Aoyama, like many other kids, is experiencing some problems at school, not academically though. Instead the class bully has been throwing his weight around and is picking on the vast majority of the class. In particular, Aoyama and his friend Uchida. Aoyama certainly has plenty going on in his life, as well as trying to improve his chess skills in order to better challenge his new classmate and fellow scientist Hamamoto. Which later develops into a love quadrilateral (a four way love triangle).

Penguin Highway was directed by Hiroyasu Ishida, with this being his debut full length animated film, having only worked on shorts up to this point. The animation company who produced this film is Studio Colorido, a still new enough company that was established back in 2011 and is based in Tokyo. To date they have released four movies including Penguin Highway as well as many shorts, including the popular McDonald’s anime advert which promotes their recruitment drive. You can see it on YouTube, by typing ‘McDonald’s The Future Me’ into the search bar. The animation in Penguin Highway is very impressive and at times it reminds of the character style used in Studio Ghibli films, as well as last year’s’ hit Mirai. During the climax of this film, the story took a bizarre turn whilst the animation stayed flawless throughout.

For me the penguins still remain the drawing factor for this film, well above the script.
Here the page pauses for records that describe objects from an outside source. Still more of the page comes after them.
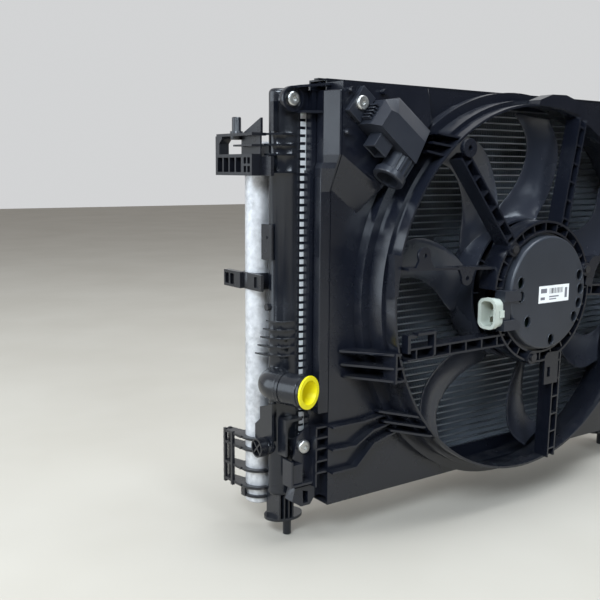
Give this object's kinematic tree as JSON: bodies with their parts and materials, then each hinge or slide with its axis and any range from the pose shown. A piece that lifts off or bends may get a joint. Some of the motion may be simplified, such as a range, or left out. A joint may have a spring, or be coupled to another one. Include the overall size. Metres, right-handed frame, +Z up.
{
  "type": "car radiator cooling module",
  "caption": "Car cooling module: aluminium radiator with plastic side tanks, condenser with receiver-drier, and a stepped fan shroud with an electric fan, relay and connectors.",
  "frame": {"origin": "middle of the bounding box in X and Y, at the tips of the two lower pins in Z", "axes": "+X along the core from the tank with the outlet and drain to the tank with the inlet, +Y from the fan side to the condenser side, +Z up"},
  "size_m": [0.6688, 0.2036, 0.5045],
  "materials": {
    "core_metal": "satin",
    "fin_metal": "matt",
    "header_metal": "satin",
    "tank_plastic": "satin, lightly grained",
    "bracket_plastic": "satin",
    "plug_plastic": "satin",
    "seal_rubber": "matt",
    "drier_metal": "matt, blotchy",
    "shroud_plastic": "satin, lightly grained",
    "fan_plastic": "satin",
    "motor_coating": "fine-grained satin",
    "steel": "satin",
    "screw_steel": "zinc plated",
    "magnet": "matt",
    "copper": "enamelled",
    "board": "satin",
    "connector_plastic": "satin",
    "relay_plastic": "satin",
    "pin_brass": "satin",
    "label": "matt"
  },
  "bodies": {
    "module": {"air_seals": "seal_rubber", "bearings": "steel", "condenser_brackets": "core_metal", "condenser_fins": "fin_metal", "condenser_rails": "core_metal", "condenser_tubes": "core_metal", "connector_body": "relay_plastic", "connector_pins": "pin_brass", "control_board": "board", "drier_links": "core_metal", "fan_shroud": "shroud_plastic", "header_gasket_left": "seal_rubber", "header_gasket_right": "seal_rubber", "header_left": "header_metal", "header_right": "header_metal", "inlet_spout": "tank_plastic", "manifold_left": "core_metal", "manifold_right": "core_metal", "motor_cap": "motor_coating", "motor_carrier": "shroud_plastic", "motor_connector": "connector_plastic", "motor_label": "label", "motor_screws": "steel", "mounting_bracket_left": "bracket_plastic", "mounting_bracket_right": "bracket_plastic", "outlet_spout": "tank_plastic", "port_block": "core_metal", "port_caps": "bracket_plastic", "radiator_fins": "fin_metal", "radiator_tubes": "core_metal", "receiver_cage": "bracket_plastic", "receiver_clip": "bracket_plastic", "receiver_drier": "drier_metal", "relay_box": "relay_plastic", "relay_bracket": "relay_plastic", "relay_heat_ribs": "relay_plastic", "relay_screw": "screw_steel", "round_socket": "relay_plastic", "shroud_screws": "screw_steel", "side_plate_bottom": "core_metal", "side_plate_top": "core_metal", "square_socket": "relay_plastic", "stator_core": "steel", "stator_tube": "motor_coating", "support_foot": "shroud_plastic", "tank_clip": "bracket_plastic", "tank_left": "tank_plastic", "tank_right": "tank_plastic", "top_rail": "tank_plastic", "windings": "copper"},
    "fan": {"fan_rotor": "fan_plastic", "rotor_cup": "steel", "rotor_magnets": "magnet", "motor_shaft": "steel", "fan_clip": "steel"},
    "outlet_plug": {"outlet_plug": "plug_plastic"},
    "inlet_plug": {"inlet_plug": "plug_plastic"},
    "drain_seal": {"drain_seal": "seal_rubber"},
    "drain_cock": {"drain_cock": "bracket_plastic"}
  },
  "joints": [
    {"name": "fan_spin", "type": "hinge", "parent": "module", "child": "fan", "pos_m": [0, 0.00377, 0.2683], "axis": [0, 1, 0], "continuous": true},
    {"name": "outlet_plug_pull", "type": "slide", "parent": "module", "child": "outlet_plug", "axis": [0.319, -0.9478, 0], "range_m": [0, 0.03]},
    {"name": "inlet_plug_pull", "type": "slide", "parent": "module", "child": "inlet_plug", "axis": [-0.319, -0.9478, 0], "range_m": [0, 0.03]},
    {"name": "drain_travel", "type": "slide", "parent": "module", "child": "drain_seal", "axis": [-1, 0, 0], "range_m": [0, 0.0045]},
    {"name": "drain_turn", "type": "hinge", "parent": "drain_seal", "child": "drain_cock", "pos_m": [-0.318, 0.02377, 0.107], "axis": [-1, 0, 0], "range_deg": [0, 540]}
  ],
  "couplings": [
    {"joint": "drain_turn", "follows": "drain_travel", "rad_per_m": 2094.4}
  ]
}
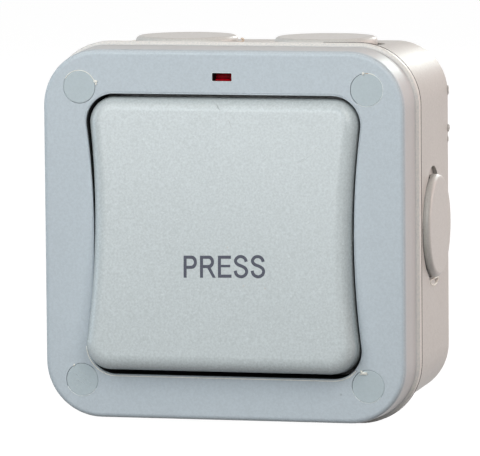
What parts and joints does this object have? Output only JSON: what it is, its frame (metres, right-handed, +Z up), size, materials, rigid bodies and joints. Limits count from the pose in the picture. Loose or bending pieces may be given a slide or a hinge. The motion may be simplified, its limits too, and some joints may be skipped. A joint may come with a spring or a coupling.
{
  "type": "outdoor weatherproof switch",
  "caption": "Surface-mounted weatherproof push switch: moulded back box, sealed cover with capped screws, wide sprung press rocker, neon indicator and plugged cable entries.",
  "frame": {"origin": "centre of the back box's flat back face, where it meets the wall", "axes": "+Z up, front and rocker face -Y, +Y points into the wall, +X to the right seen from the front"},
  "size_m": [0.0922, 0.0602, 0.0922],
  "materials": {
    "cover_plastic": "fine spark-eroded blue-grey moulding",
    "box_plastic": "satin warm grey moulding",
    "rocker_plastic": "fine grained light grey moulding",
    "cap_plastic": "satin grey moulding",
    "plug_plastic": "satin warm grey moulding",
    "seal_rubber": "soft matt silicone rubber",
    "neon_red": "clear red moulding",
    "lamp_glass": "clear glass tube",
    "holder_plastic": "natural nylon",
    "resistor_body": "lacquered tan",
    "mechanism_plastic": "off-white urea moulding",
    "dolly_plastic": "white acetal",
    "brass": "turned and pressed brass",
    "contact_silver": "silver contact tips",
    "screw_steel": "zinc plated",
    "spring_steel": "drawn stainless wire"
  },
  "bodies": {
    "enclosure": {"front_cover": "cover_plastic", "back_box": "box_plastic", "screw_cap_top_left": "cap_plastic", "screw_cap_top_right": "cap_plastic", "screw_cap_bottom_left": "cap_plastic", "screw_cap_bottom_right": "cap_plastic", "entry_plug_top_left": "plug_plastic", "entry_plug_top_right": "plug_plastic", "entry_plug_bottom_left": "plug_plastic", "entry_plug_bottom_right": "plug_plastic", "entry_plug_left": "plug_plastic", "entry_plug_right": "plug_plastic", "box_gasket": "seal_rubber", "rocker_seal": "seal_rubber", "neon_lens": "neon_red", "neon_lamp": "lamp_glass", "neon_holder": "holder_plastic", "neon_resistor": "resistor_body", "switch_housing": "mechanism_plastic", "common_terminal": "brass", "upper_terminal": "brass", "lower_terminal": "brass", "earth_terminal": "brass", "fixed_contact_tips": "contact_silver", "cover_screws": "screw_steel", "terminal_screws": "screw_steel", "housing_screws": "screw_steel", "earth_screw": "screw_steel", "return_spring": "spring_steel"},
    "rocker": {"press_rocker": "rocker_plastic"},
    "dolly": {"dolly": "dolly_plastic", "plunger": "brass", "plunger_spring": "spring_steel"},
    "moving_contact": {"moving_contact": "brass", "moving_contact_tips": "contact_silver"}
  },
  "joints": [
    {"name": "rocker_pivot", "type": "hinge", "parent": "enclosure", "child": "rocker", "pos_m": [0, -0.0497, 0], "axis": [1, 0, 0], "range_deg": [0, 8.5], "stiffness_Nm_per_rad": 0.25, "springref_deg": -17.19, "deforming": ["return_spring", "rocker_seal"]},
    {"name": "dolly_pivot", "type": "hinge", "parent": "enclosure", "child": "dolly", "pos_m": [0, -0.034, 0], "axis": [1, 0, 0], "range_deg": [-9.6, 0]},
    {"name": "contact_pivot", "type": "hinge", "parent": "enclosure", "child": "moving_contact", "pos_m": [0, -0.0252, 0], "axis": [1, 0, 0], "range_deg": [0, 8.3]}
  ],
  "couplings": [
    {"joint": "dolly_pivot", "follows": "rocker_pivot", "ratio": -1.0933},
    {"joint": "contact_pivot", "follows": "rocker_pivot", "ratio": 0.9412}
  ]
}
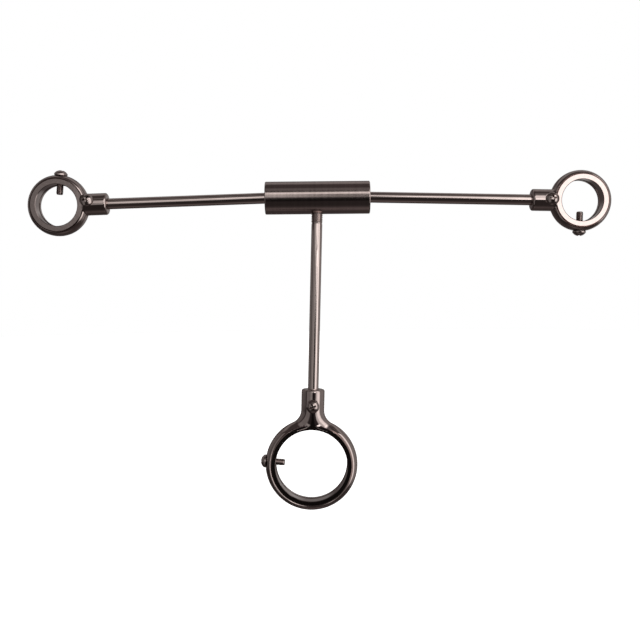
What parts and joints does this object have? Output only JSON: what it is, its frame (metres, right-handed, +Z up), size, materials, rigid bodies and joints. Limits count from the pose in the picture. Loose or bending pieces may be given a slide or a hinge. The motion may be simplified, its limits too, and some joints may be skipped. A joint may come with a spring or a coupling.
{
  "type": "rod clamp bracket",
  "caption": "T-shaped spreader bracket: a hub with thin rods that end in clamp rings, each with a clamp screw, for tying round poles together.",
  "frame": {"origin": "centre of the large ring's bore, at mid-length", "axes": "+Z up the stem side towards the hub, +X along the hub to the right arm, +Y along every bore, away from the screw heads"},
  "size_m": [0.2676, 0.015, 0.1585],
  "materials": {
    "brushed_hub": "black nickel, brushed round the hub",
    "bright_rod": "black nickel, bright drawn",
    "cast_ring": "black nickel on a polished casting",
    "plated_screw": "black nickel on steel"
  },
  "bodies": {
    "hub": {"hub": "brushed_hub"},
    "left_rod": {"left_rod": "bright_rod"},
    "right_rod": {"right_rod": "bright_rod"},
    "stem_rod": {"stem_rod": "bright_rod"},
    "left_ring": {"left_ring": "cast_ring"},
    "right_ring": {"right_ring": "cast_ring"},
    "main_ring": {"main_ring": "cast_ring"},
    "left_neck_screw": {"left_neck_screw": "plated_screw"},
    "right_neck_screw": {"right_neck_screw": "plated_screw"},
    "main_neck_screw": {"main_neck_screw": "plated_screw"},
    "left_clamp_screw": {"left_clamp_screw": "plated_screw"},
    "right_clamp_screw": {"right_clamp_screw": "plated_screw"},
    "main_clamp_screw": {"main_clamp_screw": "plated_screw"}
  },
  "joints": [
    {"name": "left_rod_travel", "type": "slide", "parent": "hub", "child": "left_rod", "axis": [-0.9997, 0, -0.0262], "range_m": [0, 0.004]},
    {"name": "left_ring_swivel", "type": "hinge", "parent": "left_rod", "child": "left_ring", "pos_m": [-0.11488, 0, 0.12095], "axis": [-0.9997, 0, -0.0262], "continuous": true},
    {"name": "left_neck_screw_travel", "type": "slide", "parent": "left_ring", "child": "left_neck_screw", "axis": [-0.009, -0.9397, 0.3419], "range_m": [0, 0.0015]},
    {"name": "left_clamp_travel", "type": "slide", "parent": "left_ring", "child": "left_clamp_screw", "axis": [0.0872, 0, 0.9962], "range_m": [0, 0.0055]},
    {"name": "right_rod_travel", "type": "slide", "parent": "hub", "child": "right_rod", "axis": [0.9997, 0, -0.0262], "range_m": [0, 0.004]},
    {"name": "right_ring_swivel", "type": "hinge", "parent": "right_rod", "child": "right_ring", "pos_m": [0.12465, 0, 0.1209], "axis": [0.9997, 0, -0.0262], "continuous": true},
    {"name": "right_neck_screw_travel", "type": "slide", "parent": "right_ring", "child": "right_neck_screw", "axis": [0.0018, -0.9976, 0.0697], "range_m": [0, 0.0015]},
    {"name": "right_clamp_travel", "type": "slide", "parent": "right_ring", "child": "right_clamp_screw", "axis": [-0.0262, 0, -0.9997], "range_m": [0, 0.0055]},
    {"name": "stem_rod_travel", "type": "slide", "parent": "hub", "child": "stem_rod", "axis": [-0.0323, 0, -0.9995], "range_m": [-0.004, 0.0025]},
    {"name": "main_ring_swivel", "type": "hinge", "parent": "stem_rod", "child": "main_ring", "pos_m": [0, 0, 0], "axis": [-0.0323, 0, -0.9995], "continuous": true},
    {"name": "main_neck_screw_travel", "type": "slide", "parent": "main_ring", "child": "main_neck_screw", "axis": [0, -1, 0], "range_m": [0, 0.0015]},
    {"name": "main_clamp_travel", "type": "slide", "parent": "main_ring", "child": "main_clamp_screw", "axis": [-0.9971, 0, 0.0758], "range_m": [0, 0.0055]}
  ]
}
It didn’t deliver the memorable experience I was hoping for, compared to last years screening of Lu Over The Wall. Although visually entertaining and an alright script, it was just missing some more character development or history that would have made this a more enjoyable watch. It is worth watching, although perhaps not at the top of my recommended list. Penguin Highway has been licensed by Anime Limited since last year, so except a physical release in the somewhat near future.